-- Task material start --

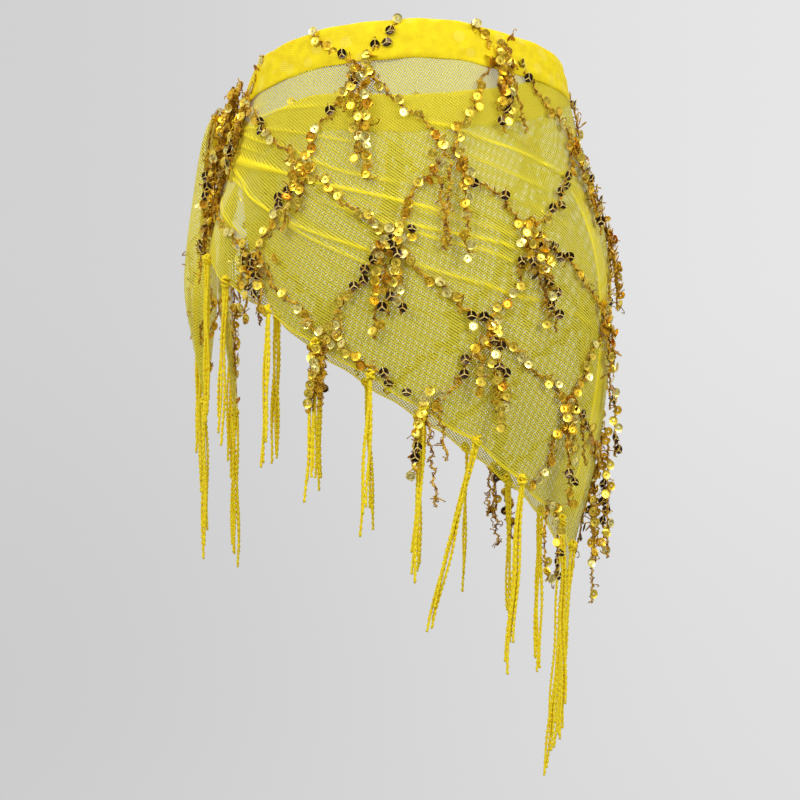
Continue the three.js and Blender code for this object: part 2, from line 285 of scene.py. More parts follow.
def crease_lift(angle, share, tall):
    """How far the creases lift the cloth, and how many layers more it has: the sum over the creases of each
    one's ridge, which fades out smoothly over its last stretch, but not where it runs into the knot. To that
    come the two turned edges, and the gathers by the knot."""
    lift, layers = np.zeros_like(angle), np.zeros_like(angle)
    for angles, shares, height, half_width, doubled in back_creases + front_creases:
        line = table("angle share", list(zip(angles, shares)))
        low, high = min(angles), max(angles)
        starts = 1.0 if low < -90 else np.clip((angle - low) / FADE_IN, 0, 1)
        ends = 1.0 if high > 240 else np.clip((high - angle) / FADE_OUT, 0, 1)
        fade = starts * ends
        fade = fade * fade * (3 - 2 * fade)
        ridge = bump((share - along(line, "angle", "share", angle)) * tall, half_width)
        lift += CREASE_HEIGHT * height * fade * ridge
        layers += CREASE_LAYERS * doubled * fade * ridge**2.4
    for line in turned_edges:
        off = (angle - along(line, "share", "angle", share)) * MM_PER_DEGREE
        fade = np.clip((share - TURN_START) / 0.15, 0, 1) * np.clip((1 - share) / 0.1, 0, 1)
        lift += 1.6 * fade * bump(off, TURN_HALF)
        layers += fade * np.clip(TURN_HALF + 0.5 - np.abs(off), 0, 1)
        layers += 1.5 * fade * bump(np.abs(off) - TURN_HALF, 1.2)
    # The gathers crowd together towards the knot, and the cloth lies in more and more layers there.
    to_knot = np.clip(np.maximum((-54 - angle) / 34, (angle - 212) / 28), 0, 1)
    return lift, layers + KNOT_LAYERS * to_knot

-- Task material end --
-- Task material start --

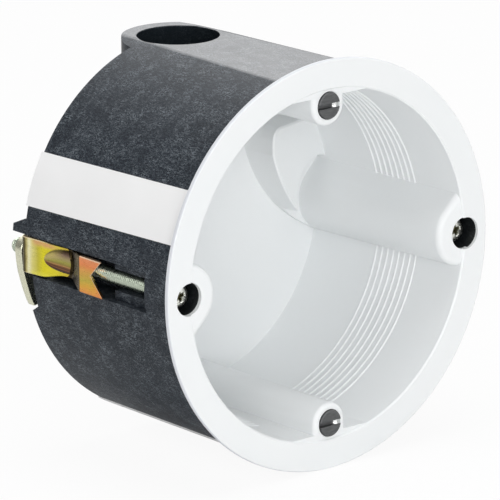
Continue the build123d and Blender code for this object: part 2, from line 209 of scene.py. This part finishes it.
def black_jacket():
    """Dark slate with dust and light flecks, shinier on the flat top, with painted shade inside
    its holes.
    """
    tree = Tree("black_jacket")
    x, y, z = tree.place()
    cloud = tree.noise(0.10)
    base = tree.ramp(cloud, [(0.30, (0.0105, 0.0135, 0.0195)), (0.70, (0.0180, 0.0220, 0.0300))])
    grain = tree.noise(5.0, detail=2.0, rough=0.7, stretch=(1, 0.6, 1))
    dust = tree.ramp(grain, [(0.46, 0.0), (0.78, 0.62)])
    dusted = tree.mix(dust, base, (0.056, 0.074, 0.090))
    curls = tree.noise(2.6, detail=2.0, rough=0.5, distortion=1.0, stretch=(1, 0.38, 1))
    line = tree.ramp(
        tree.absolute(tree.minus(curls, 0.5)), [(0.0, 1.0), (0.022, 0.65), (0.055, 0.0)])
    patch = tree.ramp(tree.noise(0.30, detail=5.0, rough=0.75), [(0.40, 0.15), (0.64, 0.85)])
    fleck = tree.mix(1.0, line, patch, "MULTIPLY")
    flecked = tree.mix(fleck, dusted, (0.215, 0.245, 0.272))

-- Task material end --
-- Task material start --

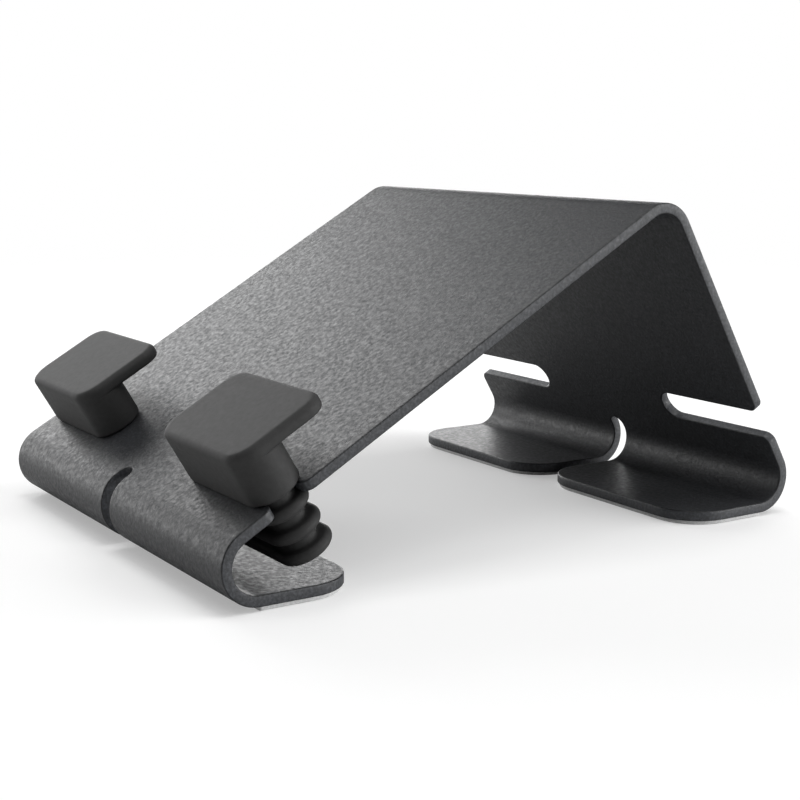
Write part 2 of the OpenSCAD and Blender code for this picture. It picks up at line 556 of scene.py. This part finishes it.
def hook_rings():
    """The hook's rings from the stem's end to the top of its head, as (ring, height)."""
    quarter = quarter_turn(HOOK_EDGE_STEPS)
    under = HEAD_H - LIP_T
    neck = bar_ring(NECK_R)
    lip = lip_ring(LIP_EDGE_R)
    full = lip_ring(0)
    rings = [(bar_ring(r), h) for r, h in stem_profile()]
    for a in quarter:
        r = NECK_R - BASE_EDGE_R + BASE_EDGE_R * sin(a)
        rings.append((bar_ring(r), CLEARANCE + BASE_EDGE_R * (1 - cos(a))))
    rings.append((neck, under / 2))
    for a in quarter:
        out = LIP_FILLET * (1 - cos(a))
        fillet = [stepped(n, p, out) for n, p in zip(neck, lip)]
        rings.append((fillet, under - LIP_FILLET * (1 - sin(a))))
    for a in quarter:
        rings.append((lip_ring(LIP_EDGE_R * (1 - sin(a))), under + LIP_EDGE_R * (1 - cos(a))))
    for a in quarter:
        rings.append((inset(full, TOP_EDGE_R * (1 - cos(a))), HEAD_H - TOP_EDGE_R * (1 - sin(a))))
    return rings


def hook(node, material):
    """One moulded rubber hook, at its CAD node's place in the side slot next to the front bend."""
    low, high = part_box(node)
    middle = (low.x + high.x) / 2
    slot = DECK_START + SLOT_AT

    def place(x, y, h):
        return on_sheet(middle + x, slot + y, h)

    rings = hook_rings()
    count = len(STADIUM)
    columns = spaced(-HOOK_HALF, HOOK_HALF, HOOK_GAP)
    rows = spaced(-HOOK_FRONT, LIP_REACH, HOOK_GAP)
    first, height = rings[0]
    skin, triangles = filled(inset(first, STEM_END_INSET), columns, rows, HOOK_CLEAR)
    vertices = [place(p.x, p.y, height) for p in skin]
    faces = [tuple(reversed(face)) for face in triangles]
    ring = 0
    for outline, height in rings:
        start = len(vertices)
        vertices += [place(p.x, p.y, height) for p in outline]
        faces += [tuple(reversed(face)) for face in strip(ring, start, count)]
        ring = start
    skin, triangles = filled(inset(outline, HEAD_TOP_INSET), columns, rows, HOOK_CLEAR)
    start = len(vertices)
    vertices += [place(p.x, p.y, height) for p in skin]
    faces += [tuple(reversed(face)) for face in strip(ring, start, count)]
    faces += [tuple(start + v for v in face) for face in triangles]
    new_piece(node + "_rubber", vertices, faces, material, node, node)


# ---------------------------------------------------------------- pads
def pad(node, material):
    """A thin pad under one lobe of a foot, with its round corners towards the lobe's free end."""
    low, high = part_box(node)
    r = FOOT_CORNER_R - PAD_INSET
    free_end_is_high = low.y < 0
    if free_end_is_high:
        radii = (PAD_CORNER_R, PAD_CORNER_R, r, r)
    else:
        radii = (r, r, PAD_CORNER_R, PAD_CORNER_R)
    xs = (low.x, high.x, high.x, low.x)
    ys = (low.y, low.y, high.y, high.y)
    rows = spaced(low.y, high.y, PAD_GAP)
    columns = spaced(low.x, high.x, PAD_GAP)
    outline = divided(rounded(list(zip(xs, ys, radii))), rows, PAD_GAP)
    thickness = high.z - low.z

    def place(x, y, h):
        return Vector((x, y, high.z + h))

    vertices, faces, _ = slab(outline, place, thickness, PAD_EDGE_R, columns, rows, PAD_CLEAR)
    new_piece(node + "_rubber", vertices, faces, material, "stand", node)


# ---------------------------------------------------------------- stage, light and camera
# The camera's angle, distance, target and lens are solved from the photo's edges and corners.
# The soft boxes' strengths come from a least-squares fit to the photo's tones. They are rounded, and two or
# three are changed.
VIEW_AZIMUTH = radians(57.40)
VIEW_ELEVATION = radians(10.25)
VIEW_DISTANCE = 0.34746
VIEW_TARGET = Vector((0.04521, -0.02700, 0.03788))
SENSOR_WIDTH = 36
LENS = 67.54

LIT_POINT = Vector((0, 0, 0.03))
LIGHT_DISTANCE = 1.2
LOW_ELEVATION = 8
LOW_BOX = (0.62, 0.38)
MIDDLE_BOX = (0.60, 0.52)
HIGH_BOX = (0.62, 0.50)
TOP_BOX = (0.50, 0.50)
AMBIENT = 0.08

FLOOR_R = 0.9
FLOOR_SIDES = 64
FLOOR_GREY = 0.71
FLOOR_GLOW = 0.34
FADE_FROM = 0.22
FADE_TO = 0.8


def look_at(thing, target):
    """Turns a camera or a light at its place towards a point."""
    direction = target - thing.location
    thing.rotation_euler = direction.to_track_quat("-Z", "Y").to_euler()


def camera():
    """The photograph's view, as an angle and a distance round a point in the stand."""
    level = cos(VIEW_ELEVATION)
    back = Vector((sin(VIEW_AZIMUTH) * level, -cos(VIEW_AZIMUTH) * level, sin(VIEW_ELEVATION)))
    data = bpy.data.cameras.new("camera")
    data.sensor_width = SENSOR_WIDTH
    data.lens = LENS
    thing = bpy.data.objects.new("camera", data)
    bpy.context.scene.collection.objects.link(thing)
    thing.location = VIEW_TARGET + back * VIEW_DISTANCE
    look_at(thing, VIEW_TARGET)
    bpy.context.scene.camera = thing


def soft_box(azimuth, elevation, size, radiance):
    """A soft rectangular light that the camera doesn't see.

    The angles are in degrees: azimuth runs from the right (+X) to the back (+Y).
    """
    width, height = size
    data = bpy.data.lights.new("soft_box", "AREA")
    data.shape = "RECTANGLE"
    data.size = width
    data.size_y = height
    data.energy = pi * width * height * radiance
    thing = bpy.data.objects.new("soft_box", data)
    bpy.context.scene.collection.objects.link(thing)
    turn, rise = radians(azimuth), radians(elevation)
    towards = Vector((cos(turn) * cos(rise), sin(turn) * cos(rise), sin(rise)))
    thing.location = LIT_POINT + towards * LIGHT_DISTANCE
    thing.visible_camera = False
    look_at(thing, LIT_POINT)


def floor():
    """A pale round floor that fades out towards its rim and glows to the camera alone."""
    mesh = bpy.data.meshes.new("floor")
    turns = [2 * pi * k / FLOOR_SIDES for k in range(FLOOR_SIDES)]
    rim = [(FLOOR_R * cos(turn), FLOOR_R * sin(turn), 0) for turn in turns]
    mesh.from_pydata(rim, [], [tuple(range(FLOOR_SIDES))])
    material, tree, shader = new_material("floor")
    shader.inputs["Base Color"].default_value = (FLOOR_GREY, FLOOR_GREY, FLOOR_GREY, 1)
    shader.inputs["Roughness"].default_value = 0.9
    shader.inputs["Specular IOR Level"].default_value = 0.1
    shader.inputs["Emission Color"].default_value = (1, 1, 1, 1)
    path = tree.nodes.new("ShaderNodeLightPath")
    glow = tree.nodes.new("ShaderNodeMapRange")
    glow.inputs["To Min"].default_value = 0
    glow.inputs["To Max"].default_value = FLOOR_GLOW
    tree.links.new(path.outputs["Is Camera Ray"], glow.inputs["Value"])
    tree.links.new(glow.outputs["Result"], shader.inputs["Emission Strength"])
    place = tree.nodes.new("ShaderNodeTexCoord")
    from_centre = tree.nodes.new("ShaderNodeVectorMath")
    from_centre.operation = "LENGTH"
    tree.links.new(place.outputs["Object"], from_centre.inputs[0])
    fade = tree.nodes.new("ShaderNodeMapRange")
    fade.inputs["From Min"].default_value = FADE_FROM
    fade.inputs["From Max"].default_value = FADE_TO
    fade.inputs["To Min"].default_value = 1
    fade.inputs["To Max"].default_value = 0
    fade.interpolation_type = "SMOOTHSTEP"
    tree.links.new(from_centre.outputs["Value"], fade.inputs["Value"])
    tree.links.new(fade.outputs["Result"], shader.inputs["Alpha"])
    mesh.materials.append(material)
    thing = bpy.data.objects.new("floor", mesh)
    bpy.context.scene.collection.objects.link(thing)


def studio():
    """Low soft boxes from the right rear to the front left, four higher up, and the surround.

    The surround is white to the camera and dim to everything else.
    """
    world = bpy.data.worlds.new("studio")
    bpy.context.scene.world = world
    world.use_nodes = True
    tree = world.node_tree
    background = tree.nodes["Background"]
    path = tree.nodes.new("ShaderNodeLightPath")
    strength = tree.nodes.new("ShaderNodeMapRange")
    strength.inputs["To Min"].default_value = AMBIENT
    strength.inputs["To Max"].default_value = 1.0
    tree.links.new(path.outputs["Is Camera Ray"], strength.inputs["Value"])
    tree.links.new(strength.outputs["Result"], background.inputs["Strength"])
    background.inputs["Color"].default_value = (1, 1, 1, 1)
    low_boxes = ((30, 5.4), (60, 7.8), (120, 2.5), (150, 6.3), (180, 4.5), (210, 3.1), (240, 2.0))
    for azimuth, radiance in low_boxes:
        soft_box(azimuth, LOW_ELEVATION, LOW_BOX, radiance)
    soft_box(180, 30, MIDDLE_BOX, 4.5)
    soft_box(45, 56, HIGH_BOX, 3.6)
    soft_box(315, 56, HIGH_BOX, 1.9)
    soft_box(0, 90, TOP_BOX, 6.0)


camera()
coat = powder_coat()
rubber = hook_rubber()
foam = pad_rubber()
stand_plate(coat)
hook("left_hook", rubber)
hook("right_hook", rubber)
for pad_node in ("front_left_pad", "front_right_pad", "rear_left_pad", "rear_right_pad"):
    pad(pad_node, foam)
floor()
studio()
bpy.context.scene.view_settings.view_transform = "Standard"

-- Task material end --

In the listing above, locate the line containing "Write part 2" and the line containing "return rings". Extract those two lines and every line between them, exactly as written, and only those.

Write part 2 of the OpenSCAD and Blender code for this picture. It picks up at line 556 of scene.py. This part finishes it.
def hook_rings():
    """The hook's rings from the stem's end to the top of its head, as (ring, height)."""
    quarter = quarter_turn(HOOK_EDGE_STEPS)
    under = HEAD_H - LIP_T
    neck = bar_ring(NECK_R)
    lip = lip_ring(LIP_EDGE_R)
    full = lip_ring(0)
    rings = [(bar_ring(r), h) for r, h in stem_profile()]
    for a in quarter:
        r = NECK_R - BASE_EDGE_R + BASE_EDGE_R * sin(a)
        rings.append((bar_ring(r), CLEARANCE + BASE_EDGE_R * (1 - cos(a))))
    rings.append((neck, under / 2))
    for a in quarter:
        out = LIP_FILLET * (1 - cos(a))
        fillet = [stepped(n, p, out) for n, p in zip(neck, lip)]
        rings.append((fillet, under - LIP_FILLET * (1 - sin(a))))
    for a in quarter:
        rings.append((lip_ring(LIP_EDGE_R * (1 - sin(a))), under + LIP_EDGE_R * (1 - cos(a))))
    for a in quarter:
        rings.append((inset(full, TOP_EDGE_R * (1 - cos(a))), HEAD_H - TOP_EDGE_R * (1 - sin(a))))
    return rings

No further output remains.